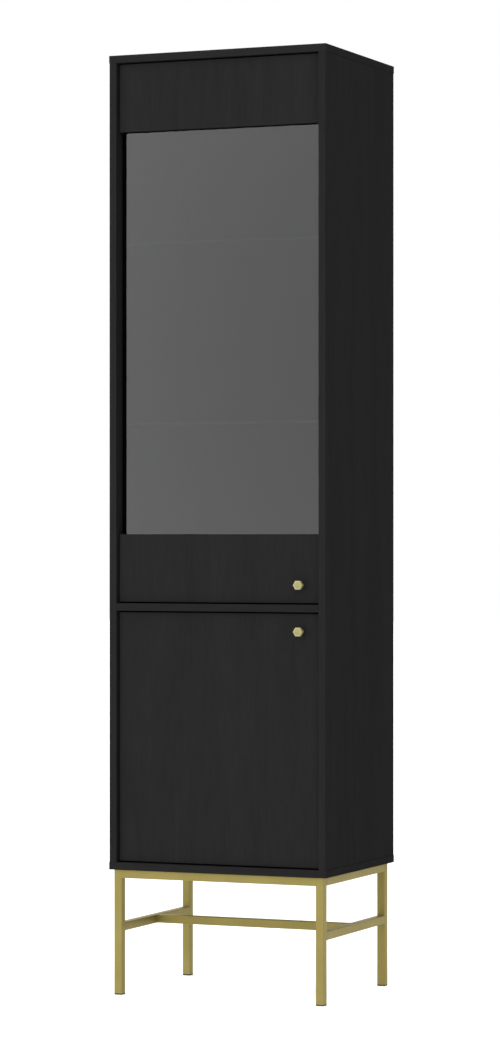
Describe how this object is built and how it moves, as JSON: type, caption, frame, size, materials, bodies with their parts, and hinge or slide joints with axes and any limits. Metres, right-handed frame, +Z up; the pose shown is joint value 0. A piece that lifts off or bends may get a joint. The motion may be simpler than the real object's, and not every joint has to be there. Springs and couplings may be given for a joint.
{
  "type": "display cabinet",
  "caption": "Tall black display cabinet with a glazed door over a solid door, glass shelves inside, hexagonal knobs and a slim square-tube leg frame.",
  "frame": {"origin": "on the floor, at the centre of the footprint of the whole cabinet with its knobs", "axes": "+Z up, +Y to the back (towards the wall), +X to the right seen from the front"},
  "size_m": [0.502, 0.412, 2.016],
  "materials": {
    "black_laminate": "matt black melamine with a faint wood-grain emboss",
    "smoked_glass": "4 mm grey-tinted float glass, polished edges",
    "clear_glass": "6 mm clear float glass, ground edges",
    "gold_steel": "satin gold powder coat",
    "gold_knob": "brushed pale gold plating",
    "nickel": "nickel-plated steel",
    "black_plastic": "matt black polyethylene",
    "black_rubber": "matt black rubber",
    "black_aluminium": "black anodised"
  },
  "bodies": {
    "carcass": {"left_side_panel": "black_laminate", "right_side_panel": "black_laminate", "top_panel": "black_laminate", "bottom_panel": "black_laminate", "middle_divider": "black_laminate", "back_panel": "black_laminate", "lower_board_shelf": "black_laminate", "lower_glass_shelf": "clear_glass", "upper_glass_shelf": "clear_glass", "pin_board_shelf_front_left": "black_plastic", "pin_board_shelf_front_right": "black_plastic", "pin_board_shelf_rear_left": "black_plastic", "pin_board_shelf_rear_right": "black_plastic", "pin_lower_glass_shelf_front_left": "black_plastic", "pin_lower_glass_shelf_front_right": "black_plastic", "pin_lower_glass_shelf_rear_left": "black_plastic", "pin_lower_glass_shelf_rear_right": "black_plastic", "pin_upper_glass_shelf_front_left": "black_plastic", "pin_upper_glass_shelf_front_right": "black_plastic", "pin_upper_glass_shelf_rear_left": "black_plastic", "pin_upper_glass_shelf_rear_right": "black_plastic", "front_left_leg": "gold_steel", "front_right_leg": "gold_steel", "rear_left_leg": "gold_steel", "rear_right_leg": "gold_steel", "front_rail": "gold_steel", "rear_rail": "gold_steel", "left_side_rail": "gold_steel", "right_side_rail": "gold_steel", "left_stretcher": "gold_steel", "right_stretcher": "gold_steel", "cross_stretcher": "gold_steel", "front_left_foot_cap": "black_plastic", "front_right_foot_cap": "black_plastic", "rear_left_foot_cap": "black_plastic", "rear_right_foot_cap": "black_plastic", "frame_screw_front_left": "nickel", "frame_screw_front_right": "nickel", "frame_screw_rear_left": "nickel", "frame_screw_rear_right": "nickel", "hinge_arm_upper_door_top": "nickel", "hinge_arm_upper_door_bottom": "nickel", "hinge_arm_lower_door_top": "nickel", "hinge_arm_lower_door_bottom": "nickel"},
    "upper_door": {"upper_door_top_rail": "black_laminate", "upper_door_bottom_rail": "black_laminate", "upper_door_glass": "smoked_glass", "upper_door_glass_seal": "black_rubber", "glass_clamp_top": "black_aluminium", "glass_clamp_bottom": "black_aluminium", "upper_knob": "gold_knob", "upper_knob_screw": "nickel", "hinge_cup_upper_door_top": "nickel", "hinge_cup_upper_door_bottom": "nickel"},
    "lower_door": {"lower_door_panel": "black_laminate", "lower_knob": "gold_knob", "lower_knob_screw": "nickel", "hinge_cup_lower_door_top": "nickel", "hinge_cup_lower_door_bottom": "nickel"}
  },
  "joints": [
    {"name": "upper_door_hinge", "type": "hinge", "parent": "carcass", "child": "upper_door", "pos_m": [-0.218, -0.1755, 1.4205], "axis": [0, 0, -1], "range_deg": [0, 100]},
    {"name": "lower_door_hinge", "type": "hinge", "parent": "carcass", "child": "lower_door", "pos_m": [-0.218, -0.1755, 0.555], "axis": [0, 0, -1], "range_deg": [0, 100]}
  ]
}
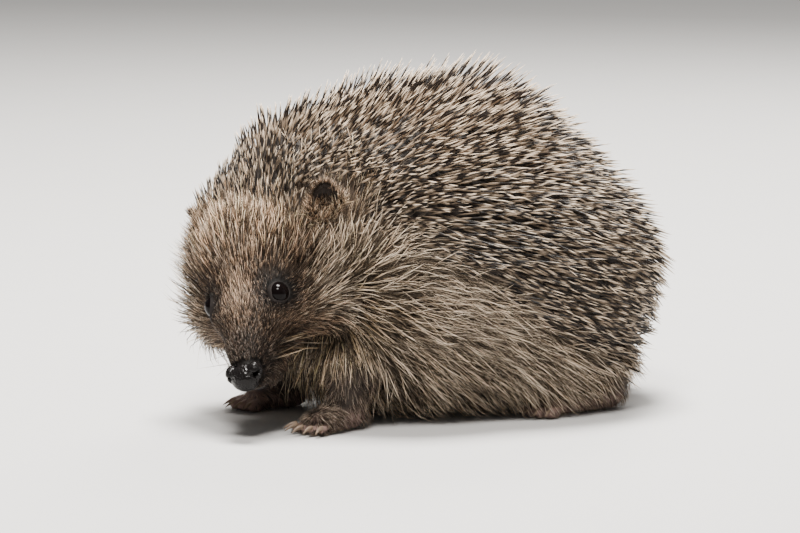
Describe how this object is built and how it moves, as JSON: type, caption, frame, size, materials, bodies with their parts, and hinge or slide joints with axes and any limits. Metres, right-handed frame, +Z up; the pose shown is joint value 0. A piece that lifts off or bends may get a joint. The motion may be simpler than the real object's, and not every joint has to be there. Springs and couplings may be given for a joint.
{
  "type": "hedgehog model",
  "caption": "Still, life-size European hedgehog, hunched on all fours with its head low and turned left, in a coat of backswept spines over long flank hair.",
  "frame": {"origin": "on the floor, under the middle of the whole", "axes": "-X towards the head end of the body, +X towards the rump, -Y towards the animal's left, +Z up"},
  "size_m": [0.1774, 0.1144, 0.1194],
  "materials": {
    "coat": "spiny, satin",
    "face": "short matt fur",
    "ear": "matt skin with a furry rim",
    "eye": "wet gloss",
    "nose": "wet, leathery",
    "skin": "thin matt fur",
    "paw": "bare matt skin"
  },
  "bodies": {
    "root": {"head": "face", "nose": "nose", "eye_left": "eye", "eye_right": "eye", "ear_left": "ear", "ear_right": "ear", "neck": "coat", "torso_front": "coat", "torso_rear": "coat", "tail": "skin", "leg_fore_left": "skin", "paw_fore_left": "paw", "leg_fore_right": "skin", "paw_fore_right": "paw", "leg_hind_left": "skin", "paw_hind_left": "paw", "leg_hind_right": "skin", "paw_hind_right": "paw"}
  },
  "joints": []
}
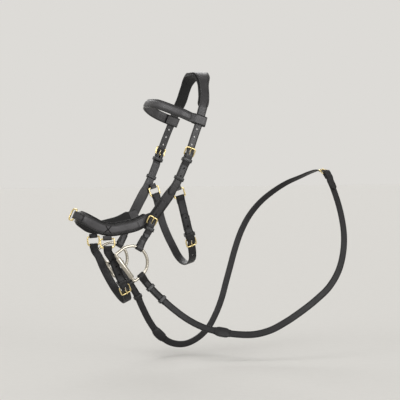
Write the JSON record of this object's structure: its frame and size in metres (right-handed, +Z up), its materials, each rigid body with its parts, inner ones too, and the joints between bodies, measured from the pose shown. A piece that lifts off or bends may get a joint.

◇ ◇ ◇

What you have to do
Write out every record, exactly as written.

Correct output
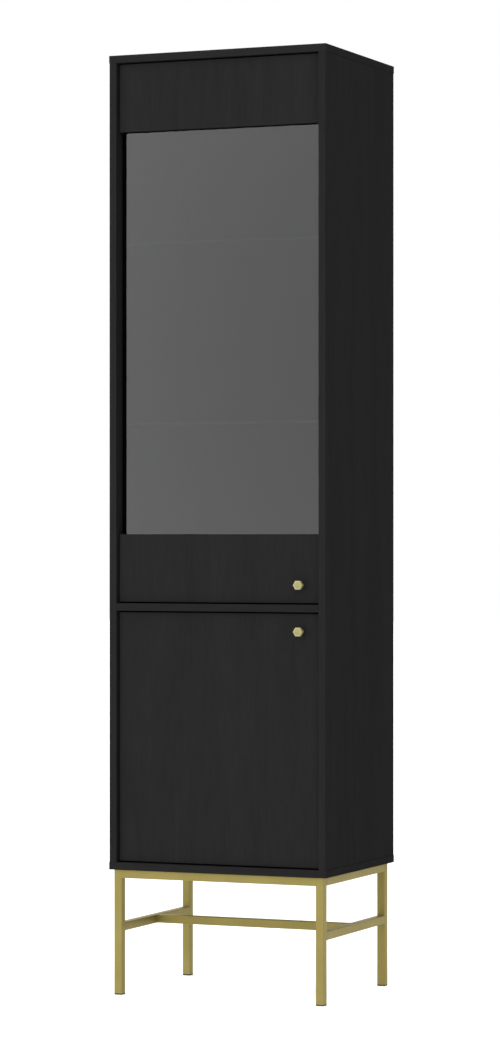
Describe how this object is built and how it moves, as JSON: type, caption, frame, size, materials, bodies with their parts, and hinge or slide joints with axes and any limits. Metres, right-handed frame, +Z up; the pose shown is joint value 0. A piece that lifts off or bends may get a joint. The motion may be simpler than the real object's, and not every joint has to be there. Springs and couplings may be given for a joint.
{
  "type": "display cabinet",
  "caption": "Tall black display cabinet with a glazed door over a solid door, glass shelves inside, hexagonal knobs and a slim square-tube leg frame.",
  "frame": {"origin": "on the floor, at the centre of the footprint of the whole cabinet with its knobs", "axes": "+Z up, +Y to the back (towards the wall), +X to the right seen from the front"},
  "size_m": [0.502, 0.412, 2.016],
  "materials": {
    "black_laminate": "matt black melamine with a faint wood-grain emboss",
    "smoked_glass": "4 mm grey-tinted float glass, polished edges",
    "clear_glass": "6 mm clear float glass, ground edges",
    "gold_steel": "satin gold powder coat",
    "gold_knob": "brushed pale gold plating",
    "nickel": "nickel-plated steel",
    "black_plastic": "matt black polyethylene",
    "black_rubber": "matt black rubber",
    "black_aluminium": "black anodised"
  },
  "bodies": {
    "carcass": {"left_side_panel": "black_laminate", "right_side_panel": "black_laminate", "top_panel": "black_laminate", "bottom_panel": "black_laminate", "middle_divider": "black_laminate", "back_panel": "black_laminate", "lower_board_shelf": "black_laminate", "lower_glass_shelf": "clear_glass", "upper_glass_shelf": "clear_glass", "pin_board_shelf_front_left": "black_plastic", "pin_board_shelf_front_right": "black_plastic", "pin_board_shelf_rear_left": "black_plastic", "pin_board_shelf_rear_right": "black_plastic", "pin_lower_glass_shelf_front_left": "black_plastic", "pin_lower_glass_shelf_front_right": "black_plastic", "pin_lower_glass_shelf_rear_left": "black_plastic", "pin_lower_glass_shelf_rear_right": "black_plastic", "pin_upper_glass_shelf_front_left": "black_plastic", "pin_upper_glass_shelf_front_right": "black_plastic", "pin_upper_glass_shelf_rear_left": "black_plastic", "pin_upper_glass_shelf_rear_right": "black_plastic", "front_left_leg": "gold_steel", "front_right_leg": "gold_steel", "rear_left_leg": "gold_steel", "rear_right_leg": "gold_steel", "front_rail": "gold_steel", "rear_rail": "gold_steel", "left_side_rail": "gold_steel", "right_side_rail": "gold_steel", "left_stretcher": "gold_steel", "right_stretcher": "gold_steel", "cross_stretcher": "gold_steel", "front_left_foot_cap": "black_plastic", "front_right_foot_cap": "black_plastic", "rear_left_foot_cap": "black_plastic", "rear_right_foot_cap": "black_plastic", "frame_screw_front_left": "nickel", "frame_screw_front_right": "nickel", "frame_screw_rear_left": "nickel", "frame_screw_rear_right": "nickel", "hinge_arm_upper_door_top": "nickel", "hinge_arm_upper_door_bottom": "nickel", "hinge_arm_lower_door_top": "nickel", "hinge_arm_lower_door_bottom": "nickel"},
    "upper_door": {"upper_door_top_rail": "black_laminate", "upper_door_bottom_rail": "black_laminate", "upper_door_glass": "smoked_glass", "upper_door_glass_seal": "black_rubber", "glass_clamp_top": "black_aluminium", "glass_clamp_bottom": "black_aluminium", "upper_knob": "gold_knob", "upper_knob_screw": "nickel", "hinge_cup_upper_door_top": "nickel", "hinge_cup_upper_door_bottom": "nickel"},
    "lower_door": {"lower_door_panel": "black_laminate", "lower_knob": "gold_knob", "lower_knob_screw": "nickel", "hinge_cup_lower_door_top": "nickel", "hinge_cup_lower_door_bottom": "nickel"}
  },
  "joints": [
    {"name": "upper_door_hinge", "type": "hinge", "parent": "carcass", "child": "upper_door", "pos_m": [-0.218, -0.1755, 1.4205], "axis": [0, 0, -1], "range_deg": [0, 100]},
    {"name": "lower_door_hinge", "type": "hinge", "parent": "carcass", "child": "lower_door", "pos_m": [-0.218, -0.1755, 0.555], "axis": [0, 0, -1], "range_deg": [0, 100]}
  ]
}
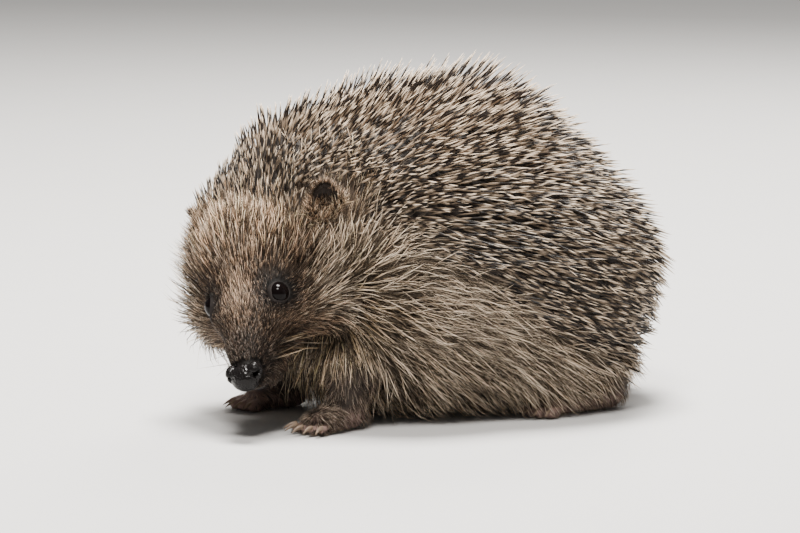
Describe how this object is built and how it moves, as JSON: type, caption, frame, size, materials, bodies with their parts, and hinge or slide joints with axes and any limits. Metres, right-handed frame, +Z up; the pose shown is joint value 0. A piece that lifts off or bends may get a joint. The motion may be simpler than the real object's, and not every joint has to be there. Springs and couplings may be given for a joint.
{
  "type": "hedgehog model",
  "caption": "Still, life-size European hedgehog, hunched on all fours with its head low and turned left, in a coat of backswept spines over long flank hair.",
  "frame": {"origin": "on the floor, under the middle of the whole", "axes": "-X towards the head end of the body, +X towards the rump, -Y towards the animal's left, +Z up"},
  "size_m": [0.1774, 0.1144, 0.1194],
  "materials": {
    "coat": "spiny, satin",
    "face": "short matt fur",
    "ear": "matt skin with a furry rim",
    "eye": "wet gloss",
    "nose": "wet, leathery",
    "skin": "thin matt fur",
    "paw": "bare matt skin"
  },
  "bodies": {
    "root": {"head": "face", "nose": "nose", "eye_left": "eye", "eye_right": "eye", "ear_left": "ear", "ear_right": "ear", "neck": "coat", "torso_front": "coat", "torso_rear": "coat", "tail": "skin", "leg_fore_left": "skin", "paw_fore_left": "paw", "leg_fore_right": "skin", "paw_fore_right": "paw", "leg_hind_left": "skin", "paw_hind_left": "paw", "leg_hind_right": "skin", "paw_hind_right": "paw"}
  },
  "joints": []
}
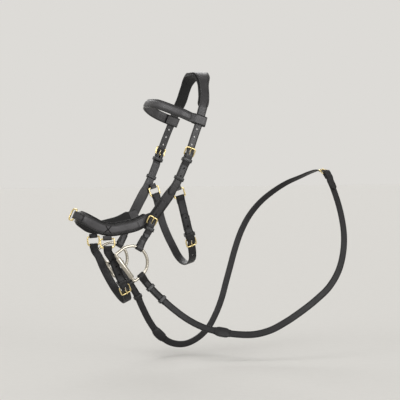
Write the JSON record of this object's structure: its frame and size in metres (right-handed, +Z up), its materials, each rigid body with its parts, inner ones too, and the joints between bodies, measured from the pose shown. A piece that lifts off or bends may get a joint.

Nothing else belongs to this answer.